DATA EXCERPT:
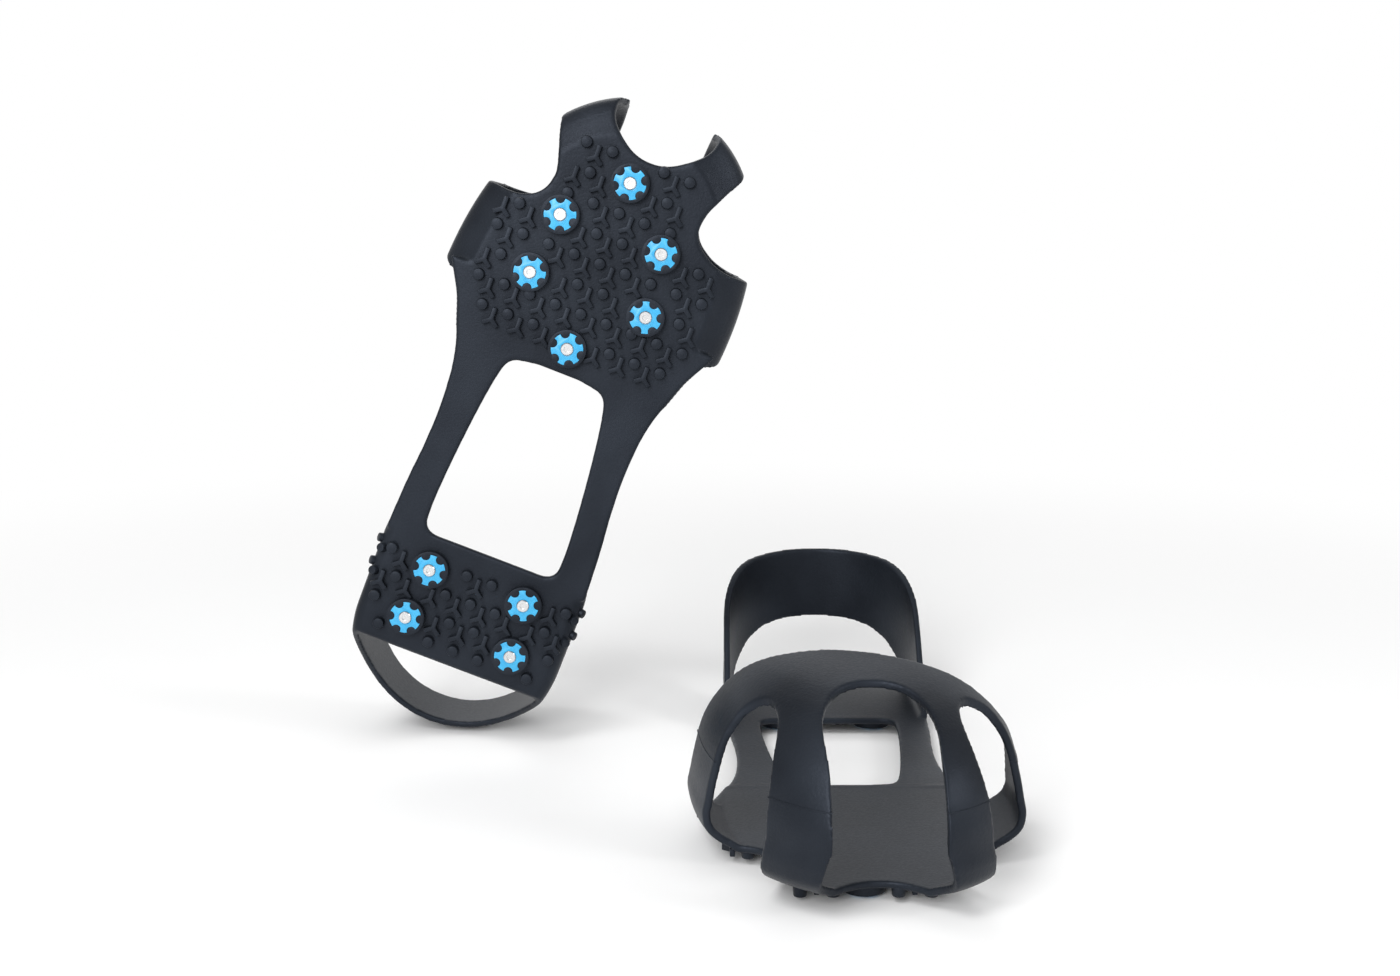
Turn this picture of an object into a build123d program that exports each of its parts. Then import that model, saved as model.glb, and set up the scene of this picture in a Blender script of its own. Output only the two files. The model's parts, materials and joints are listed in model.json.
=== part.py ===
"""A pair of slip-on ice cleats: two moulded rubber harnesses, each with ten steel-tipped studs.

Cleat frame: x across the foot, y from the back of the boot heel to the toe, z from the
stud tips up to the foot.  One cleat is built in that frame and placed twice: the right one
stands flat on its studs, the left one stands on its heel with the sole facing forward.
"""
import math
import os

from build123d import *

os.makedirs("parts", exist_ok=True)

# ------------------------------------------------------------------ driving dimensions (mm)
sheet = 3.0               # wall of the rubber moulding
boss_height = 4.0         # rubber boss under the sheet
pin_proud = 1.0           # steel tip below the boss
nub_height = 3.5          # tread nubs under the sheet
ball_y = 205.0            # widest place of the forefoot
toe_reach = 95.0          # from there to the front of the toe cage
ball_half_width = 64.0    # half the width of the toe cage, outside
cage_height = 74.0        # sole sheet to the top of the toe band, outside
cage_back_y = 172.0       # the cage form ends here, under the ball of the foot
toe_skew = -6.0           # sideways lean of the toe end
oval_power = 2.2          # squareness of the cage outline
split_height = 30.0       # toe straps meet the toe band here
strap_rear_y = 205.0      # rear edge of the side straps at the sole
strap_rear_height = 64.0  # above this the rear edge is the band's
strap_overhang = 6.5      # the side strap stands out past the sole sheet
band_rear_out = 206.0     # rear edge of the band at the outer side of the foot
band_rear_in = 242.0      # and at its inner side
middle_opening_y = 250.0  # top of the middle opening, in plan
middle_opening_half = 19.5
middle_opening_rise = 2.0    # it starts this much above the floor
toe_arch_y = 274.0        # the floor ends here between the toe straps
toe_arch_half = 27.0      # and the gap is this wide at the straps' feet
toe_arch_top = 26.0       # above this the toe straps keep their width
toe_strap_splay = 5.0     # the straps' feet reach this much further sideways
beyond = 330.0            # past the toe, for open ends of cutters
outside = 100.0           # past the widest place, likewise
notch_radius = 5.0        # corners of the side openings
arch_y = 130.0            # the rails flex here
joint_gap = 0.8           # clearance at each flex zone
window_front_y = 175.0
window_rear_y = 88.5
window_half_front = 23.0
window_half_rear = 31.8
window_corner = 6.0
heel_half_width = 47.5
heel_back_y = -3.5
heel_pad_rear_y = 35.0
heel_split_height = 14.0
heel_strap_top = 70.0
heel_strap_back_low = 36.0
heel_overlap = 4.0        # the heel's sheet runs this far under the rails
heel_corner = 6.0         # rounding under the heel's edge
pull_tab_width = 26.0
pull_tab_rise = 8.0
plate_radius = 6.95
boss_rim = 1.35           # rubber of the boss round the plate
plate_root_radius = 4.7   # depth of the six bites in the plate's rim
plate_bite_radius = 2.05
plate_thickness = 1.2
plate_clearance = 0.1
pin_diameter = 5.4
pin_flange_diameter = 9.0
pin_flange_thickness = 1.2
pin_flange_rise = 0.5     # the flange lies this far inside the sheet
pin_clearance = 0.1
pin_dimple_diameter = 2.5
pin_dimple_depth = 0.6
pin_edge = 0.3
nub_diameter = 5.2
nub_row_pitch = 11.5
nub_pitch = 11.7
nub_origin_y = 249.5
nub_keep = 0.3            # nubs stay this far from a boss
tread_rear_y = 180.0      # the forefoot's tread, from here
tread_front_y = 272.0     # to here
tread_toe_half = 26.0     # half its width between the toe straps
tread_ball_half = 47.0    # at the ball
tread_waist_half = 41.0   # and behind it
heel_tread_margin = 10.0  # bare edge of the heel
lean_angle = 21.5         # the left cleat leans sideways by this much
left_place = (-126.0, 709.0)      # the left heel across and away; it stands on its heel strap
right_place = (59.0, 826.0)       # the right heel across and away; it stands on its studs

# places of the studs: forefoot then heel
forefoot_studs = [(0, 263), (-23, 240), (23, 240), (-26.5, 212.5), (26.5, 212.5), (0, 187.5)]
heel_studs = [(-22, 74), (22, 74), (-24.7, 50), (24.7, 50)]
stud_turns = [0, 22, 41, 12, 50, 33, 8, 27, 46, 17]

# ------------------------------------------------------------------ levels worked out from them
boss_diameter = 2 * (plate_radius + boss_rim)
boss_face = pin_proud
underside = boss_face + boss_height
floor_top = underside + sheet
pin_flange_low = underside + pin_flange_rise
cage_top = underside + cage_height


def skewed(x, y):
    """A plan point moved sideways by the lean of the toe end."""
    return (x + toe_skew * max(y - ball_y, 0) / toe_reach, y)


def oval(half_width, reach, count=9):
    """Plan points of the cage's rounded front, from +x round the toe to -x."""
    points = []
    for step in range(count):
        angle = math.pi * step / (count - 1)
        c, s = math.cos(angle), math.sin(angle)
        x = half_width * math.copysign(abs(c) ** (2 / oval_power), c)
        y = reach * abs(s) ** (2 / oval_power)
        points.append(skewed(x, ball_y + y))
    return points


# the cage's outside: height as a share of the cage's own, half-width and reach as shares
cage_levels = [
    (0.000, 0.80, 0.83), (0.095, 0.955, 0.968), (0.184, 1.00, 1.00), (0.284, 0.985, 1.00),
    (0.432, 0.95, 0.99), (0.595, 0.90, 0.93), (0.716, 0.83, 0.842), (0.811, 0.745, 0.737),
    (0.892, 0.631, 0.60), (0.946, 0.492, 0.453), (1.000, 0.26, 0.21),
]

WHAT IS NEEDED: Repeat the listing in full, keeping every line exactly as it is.

EXERCISE RESULT:
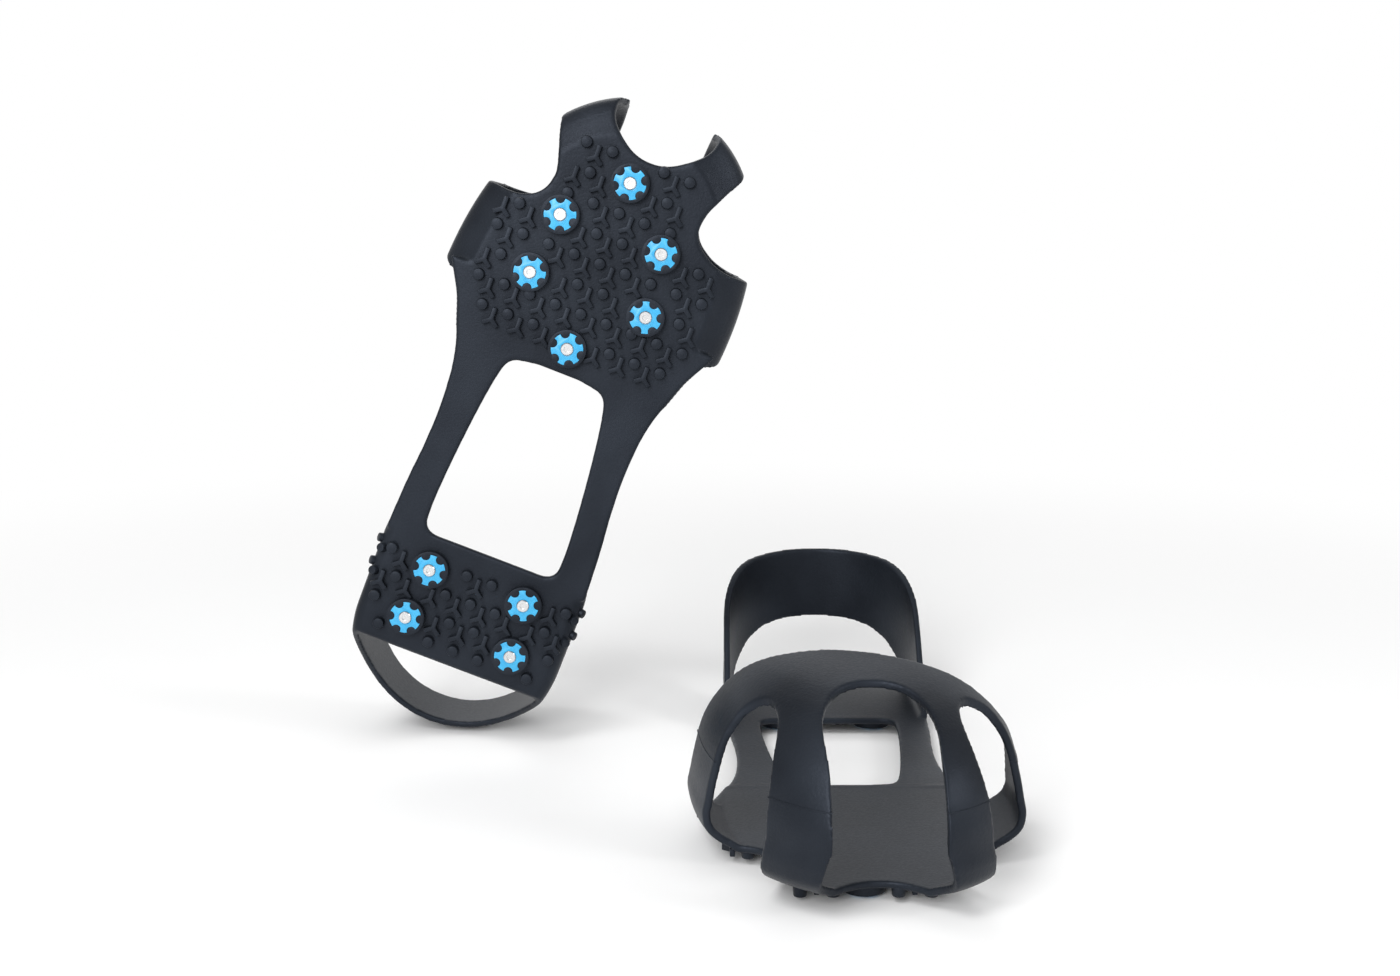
Turn this picture of an object into a build123d program that exports each of its parts. Then import that model, saved as model.glb, and set up the scene of this picture in a Blender script of its own. Output only the two files. The model's parts, materials and joints are listed in model.json.
=== part.py ===
"""A pair of slip-on ice cleats: two moulded rubber harnesses, each with ten steel-tipped studs.

Cleat frame: x across the foot, y from the back of the boot heel to the toe, z from the
stud tips up to the foot.  One cleat is built in that frame and placed twice: the right one
stands flat on its studs, the left one stands on its heel with the sole facing forward.
"""
import math
import os

from build123d import *

os.makedirs("parts", exist_ok=True)

# ------------------------------------------------------------------ driving dimensions (mm)
sheet = 3.0               # wall of the rubber moulding
boss_height = 4.0         # rubber boss under the sheet
pin_proud = 1.0           # steel tip below the boss
nub_height = 3.5          # tread nubs under the sheet
ball_y = 205.0            # widest place of the forefoot
toe_reach = 95.0          # from there to the front of the toe cage
ball_half_width = 64.0    # half the width of the toe cage, outside
cage_height = 74.0        # sole sheet to the top of the toe band, outside
cage_back_y = 172.0       # the cage form ends here, under the ball of the foot
toe_skew = -6.0           # sideways lean of the toe end
oval_power = 2.2          # squareness of the cage outline
split_height = 30.0       # toe straps meet the toe band here
strap_rear_y = 205.0      # rear edge of the side straps at the sole
strap_rear_height = 64.0  # above this the rear edge is the band's
strap_overhang = 6.5      # the side strap stands out past the sole sheet
band_rear_out = 206.0     # rear edge of the band at the outer side of the foot
band_rear_in = 242.0      # and at its inner side
middle_opening_y = 250.0  # top of the middle opening, in plan
middle_opening_half = 19.5
middle_opening_rise = 2.0    # it starts this much above the floor
toe_arch_y = 274.0        # the floor ends here between the toe straps
toe_arch_half = 27.0      # and the gap is this wide at the straps' feet
toe_arch_top = 26.0       # above this the toe straps keep their width
toe_strap_splay = 5.0     # the straps' feet reach this much further sideways
beyond = 330.0            # past the toe, for open ends of cutters
outside = 100.0           # past the widest place, likewise
notch_radius = 5.0        # corners of the side openings
arch_y = 130.0            # the rails flex here
joint_gap = 0.8           # clearance at each flex zone
window_front_y = 175.0
window_rear_y = 88.5
window_half_front = 23.0
window_half_rear = 31.8
window_corner = 6.0
heel_half_width = 47.5
heel_back_y = -3.5
heel_pad_rear_y = 35.0
heel_split_height = 14.0
heel_strap_top = 70.0
heel_strap_back_low = 36.0
heel_overlap = 4.0        # the heel's sheet runs this far under the rails
heel_corner = 6.0         # rounding under the heel's edge
pull_tab_width = 26.0
pull_tab_rise = 8.0
plate_radius = 6.95
boss_rim = 1.35           # rubber of the boss round the plate
plate_root_radius = 4.7   # depth of the six bites in the plate's rim
plate_bite_radius = 2.05
plate_thickness = 1.2
plate_clearance = 0.1
pin_diameter = 5.4
pin_flange_diameter = 9.0
pin_flange_thickness = 1.2
pin_flange_rise = 0.5     # the flange lies this far inside the sheet
pin_clearance = 0.1
pin_dimple_diameter = 2.5
pin_dimple_depth = 0.6
pin_edge = 0.3
nub_diameter = 5.2
nub_row_pitch = 11.5
nub_pitch = 11.7
nub_origin_y = 249.5
nub_keep = 0.3            # nubs stay this far from a boss
tread_rear_y = 180.0      # the forefoot's tread, from here
tread_front_y = 272.0     # to here
tread_toe_half = 26.0     # half its width between the toe straps
tread_ball_half = 47.0    # at the ball
tread_waist_half = 41.0   # and behind it
heel_tread_margin = 10.0  # bare edge of the heel
lean_angle = 21.5         # the left cleat leans sideways by this much
left_place = (-126.0, 709.0)      # the left heel across and away; it stands on its heel strap
right_place = (59.0, 826.0)       # the right heel across and away; it stands on its studs

# places of the studs: forefoot then heel
forefoot_studs = [(0, 263), (-23, 240), (23, 240), (-26.5, 212.5), (26.5, 212.5), (0, 187.5)]
heel_studs = [(-22, 74), (22, 74), (-24.7, 50), (24.7, 50)]
stud_turns = [0, 22, 41, 12, 50, 33, 8, 27, 46, 17]

# ------------------------------------------------------------------ levels worked out from them
boss_diameter = 2 * (plate_radius + boss_rim)
boss_face = pin_proud
underside = boss_face + boss_height
floor_top = underside + sheet
pin_flange_low = underside + pin_flange_rise
cage_top = underside + cage_height


def skewed(x, y):
    """A plan point moved sideways by the lean of the toe end."""
    return (x + toe_skew * max(y - ball_y, 0) / toe_reach, y)


def oval(half_width, reach, count=9):
    """Plan points of the cage's rounded front, from +x round the toe to -x."""
    points = []
    for step in range(count):
        angle = math.pi * step / (count - 1)
        c, s = math.cos(angle), math.sin(angle)
        x = half_width * math.copysign(abs(c) ** (2 / oval_power), c)
        y = reach * abs(s) ** (2 / oval_power)
        points.append(skewed(x, ball_y + y))
    return points


# the cage's outside: height as a share of the cage's own, half-width and reach as shares
cage_levels = [
    (0.000, 0.80, 0.83), (0.095, 0.955, 0.968), (0.184, 1.00, 1.00), (0.284, 0.985, 1.00),
    (0.432, 0.95, 0.99), (0.595, 0.90, 0.93), (0.716, 0.83, 0.842), (0.811, 0.745, 0.737),
    (0.892, 0.631, 0.60), (0.946, 0.492, 0.453), (1.000, 0.26, 0.21),
]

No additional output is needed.